J: Welchen Einfluss hat die inflationäre Fotografie in den sozialen Medien auf die professionelle Fotografie?

K: Viele Leute denken, sie können gut fotografieren, wenn sie mit ihrem Iphone ein hübsches Foto machen. Das ist aktuell der größte Irrtum. Diese Bilderflut macht einfach müde, ich folge immer weniger Leuten bei Instagram, weil mich diese Banalitäten des Lebens überhaupt nicht interessieren. Ich werde die erste sein, die einen digitalen Filter ordert, der das alles aussortiert, sobald es den gibt (lacht)!
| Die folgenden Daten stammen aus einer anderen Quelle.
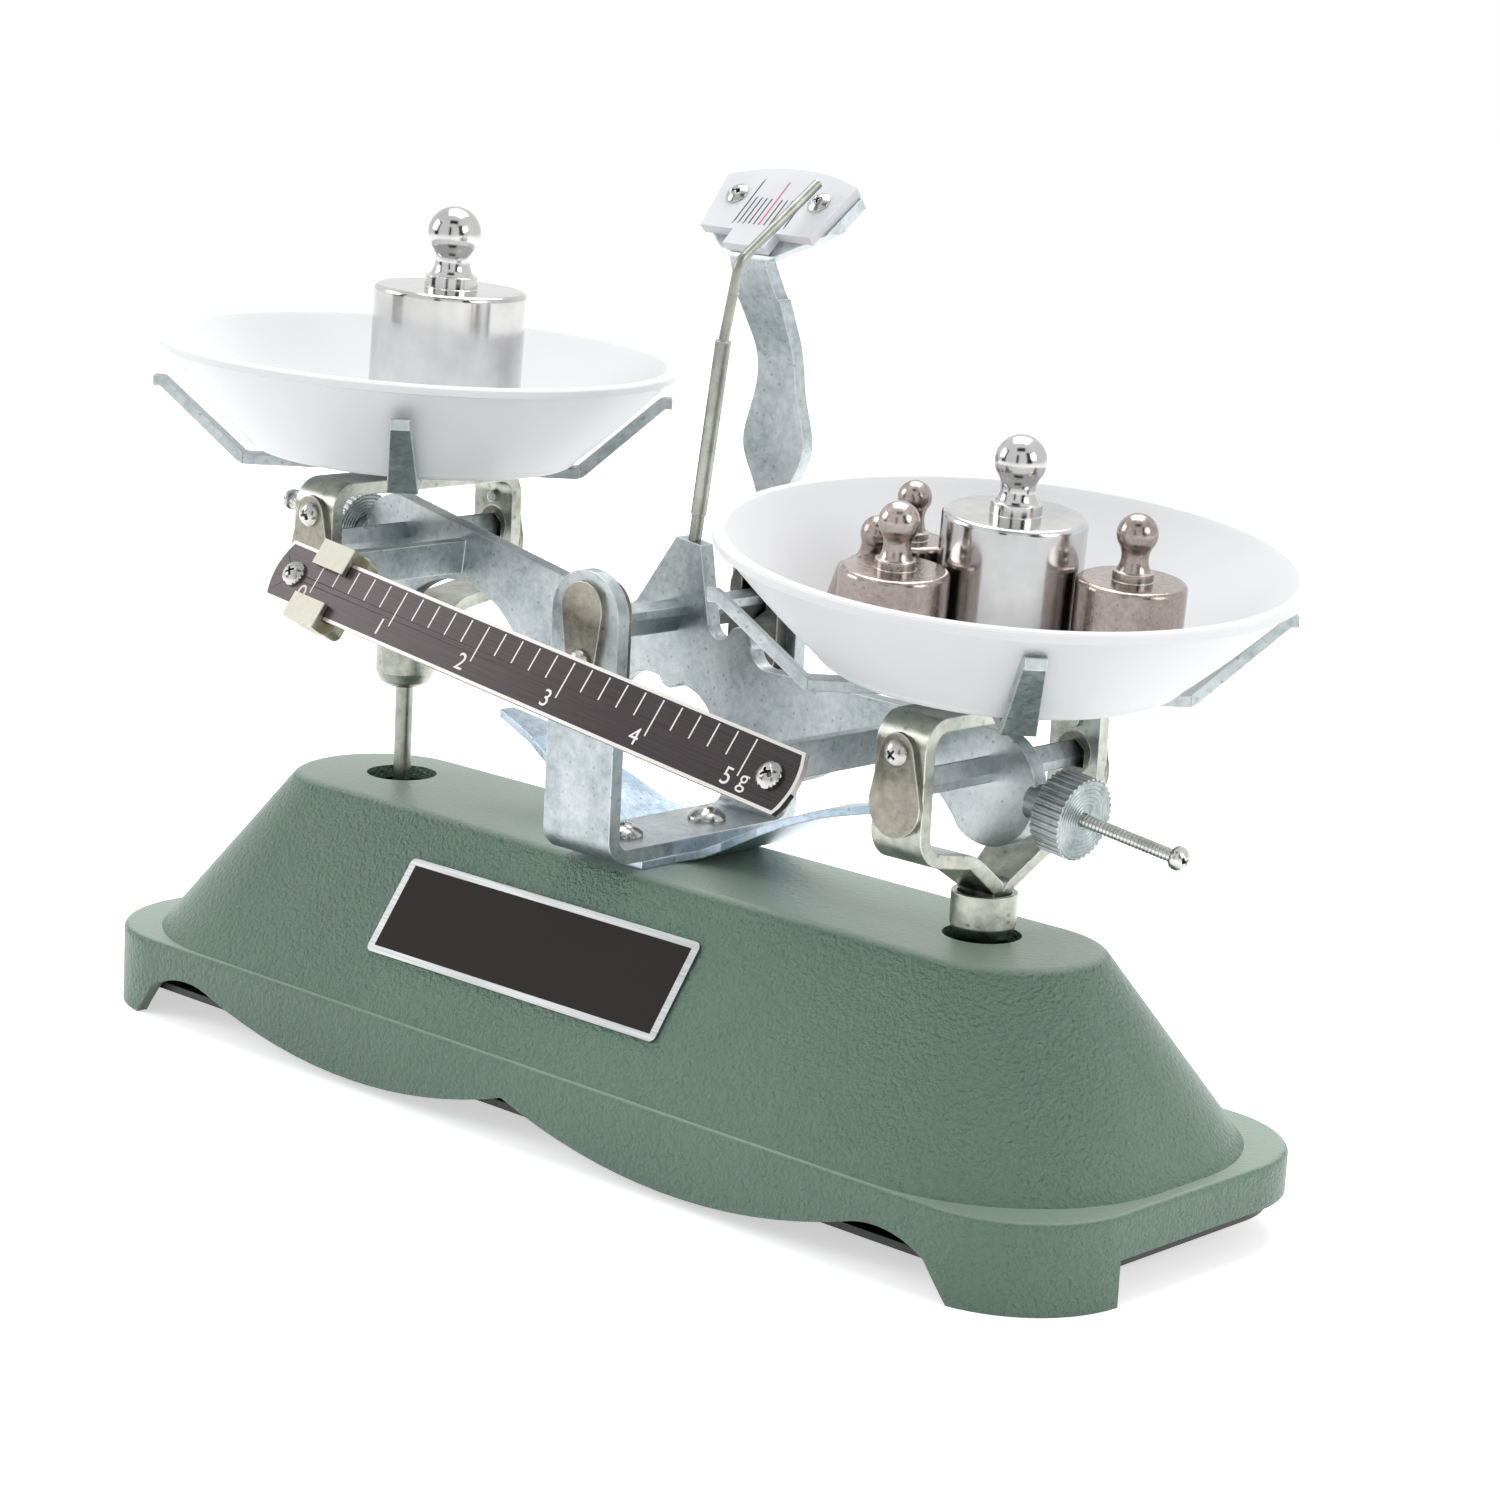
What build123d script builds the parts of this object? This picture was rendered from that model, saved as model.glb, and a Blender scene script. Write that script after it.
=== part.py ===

Ich finde es so schade, wenn Fotografie zu einer Selbstbeweihräucherungsnummer wird. Dieses ganze Gepose ohne Ende oder „Proud of my Body“-Ding… Es nervt unglaublich.

Aber natürlich kann es auch beim Fotografieren mit dem Iphone einen künstlerischen Ansatz geben. Letztes Jahr habe ich eine Idee für ein Plattencover entwickelt und die ließ sich tatsächlich am bestem mit meinem Iphone realisieren. Das muss ja nicht immer heißen, dass man einfach nur „klick“ macht.

Und was Social Media sonst noch betrifft: Wenn Künstler ihre neuen Fotos stolz teilen und dazu schreiben, wie viel Spaß die Session gemacht hat, ist das natürlich die beste Werbung für mich. Diese Entwicklungen innerhalb der Digitalisierung sind halt Fluch und Segen zugleich.

Aus der Serie „Spongel the Dog“ © Katja Ruge

J: Auftraggeber mit kommerziellen Interessen, beispielsweise aus der Werbung, bieten vergleichsweise gute Konditionen, aber natürlich keine tatsächliche künstlerische Freiheit. Hast du für dich, was dies betrifft, immer die Waage zwischen Kunst und Kunsthandwerk im Auftragssinnne halten können?

K: Man muss viele gut bezahlte Jobs haben, um sich damit den Freiraum für Kunst schaffen zu können. Das ist schon immer mein Bestreben gewesen und das läuft bei mir auch ganz gut. Ich habe da ein vernünftiges Maß an Geldjobs und eigenen Projekten gefunden. Viele Fotografen finden so etwas ganz schrecklich, aber ich fotografiere auch wahnsinnig gerne Events. Ich sehe es auch überhaupt nicht als verwerflich an, auf Hochzeiten zu fotografieren. Fotografie erfüllt auch Zwecke, dafür darf man sich nicht zu schade sein – zumindest bin ich es mir nicht. Wenn ich etwas für ein Stadtmagazin oder so mache, würde ich es nicht als Referenz auf meine Website stellen, weil es für mich keine direkte künstlerische Relevanz in dem Sinne hat. Aber ich gehe offen mit meinen Jobs um und spreche darüber.

J: Lassen sich überhaupt noch Bedingungen an das von dir einmal veröffentlichte Bildmaterial knüpfen? Oder musst du einfach mit dem „Einmal online, immer online“-Kontrollverlust leben?

K: Früher gab es noch etliche Bedingungen, an die Promofotos geknüpft waren: Für wie lange, für welche Zwecke und in welchen Ländern sie beispielsweise genutzt werden dürfen. Das ist was Künstlerportraits betrifft heute aber echt schwierig geworden. Die Bilder kursieren im Internet und Veranstalter nutzen die dann oft einfach unüberlegt, weil sie gerade mal ein Bild brauchen. Da entsteht so viel Kuddelmuddel, weil überall Leute sitzen, die gar nicht mehr wissen, wie man anständig mit Bildmaterial umgeht. Das Selbstverständnis um den Wert und die Arbeit die dahintersteckt, ist geschwunden. Was das betrifft ist heute Sodom und Gomorra angesagt. Musik und Fotografie sind beide mit diesem Chaos konfrontiert und du kannst nichts dagegen machen. Wenn ein Bild irgendwo im tiefsten Russland auf einer Fanseite auftaucht, die keiner mehr betreut, dann hast du eigentlich verloren. Natürlich kannst du versuchen rechtlich vorzugehen, aber Kosten und Nutzen stehen wie so oft bei solchen Angelegenheiten in keinem Verhältnis.